## [Written instruction]
Extract the complete listing and repeat it word for word.
══ Available data ══
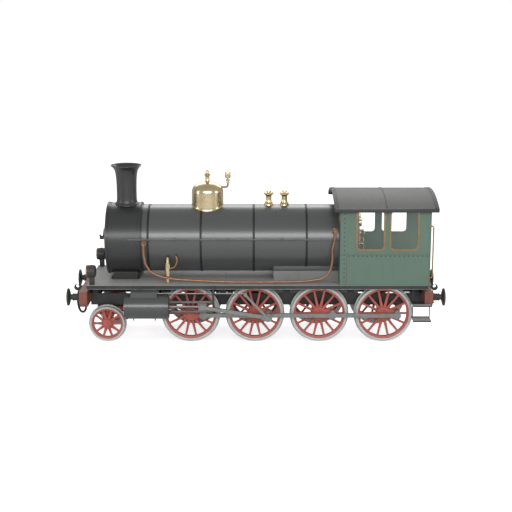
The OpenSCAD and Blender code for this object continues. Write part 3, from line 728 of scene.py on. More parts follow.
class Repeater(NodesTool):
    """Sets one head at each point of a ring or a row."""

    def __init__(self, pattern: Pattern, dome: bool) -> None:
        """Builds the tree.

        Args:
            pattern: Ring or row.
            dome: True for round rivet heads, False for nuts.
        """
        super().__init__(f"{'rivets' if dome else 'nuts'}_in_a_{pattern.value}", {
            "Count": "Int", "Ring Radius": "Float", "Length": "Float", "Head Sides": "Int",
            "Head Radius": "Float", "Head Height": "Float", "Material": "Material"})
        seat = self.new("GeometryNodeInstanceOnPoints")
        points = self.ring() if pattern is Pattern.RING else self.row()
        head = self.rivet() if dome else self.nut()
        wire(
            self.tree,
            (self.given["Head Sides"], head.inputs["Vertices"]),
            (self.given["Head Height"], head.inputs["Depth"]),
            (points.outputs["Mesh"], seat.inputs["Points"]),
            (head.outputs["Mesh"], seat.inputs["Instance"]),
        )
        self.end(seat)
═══
## [Exercise answer]
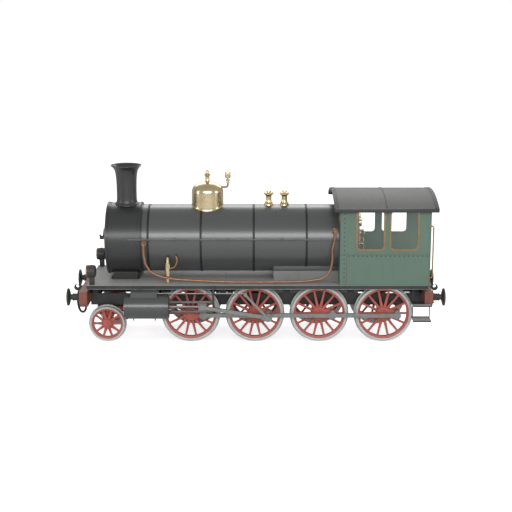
The OpenSCAD and Blender code for this object continues. Write part 3, from line 728 of scene.py on. More parts follow.
class Repeater(NodesTool):
    """Sets one head at each point of a ring or a row."""

    def __init__(self, pattern: Pattern, dome: bool) -> None:
        """Builds the tree.

        Args:
            pattern: Ring or row.
            dome: True for round rivet heads, False for nuts.
        """
        super().__init__(f"{'rivets' if dome else 'nuts'}_in_a_{pattern.value}", {
            "Count": "Int", "Ring Radius": "Float", "Length": "Float", "Head Sides": "Int",
            "Head Radius": "Float", "Head Height": "Float", "Material": "Material"})
        seat = self.new("GeometryNodeInstanceOnPoints")
        points = self.ring() if pattern is Pattern.RING else self.row()
        head = self.rivet() if dome else self.nut()
        wire(
            self.tree,
            (self.given["Head Sides"], head.inputs["Vertices"]),
            (self.given["Head Height"], head.inputs["Depth"]),
            (points.outputs["Mesh"], seat.inputs["Points"]),
            (head.outputs["Mesh"], seat.inputs["Instance"]),
        )
        self.end(seat)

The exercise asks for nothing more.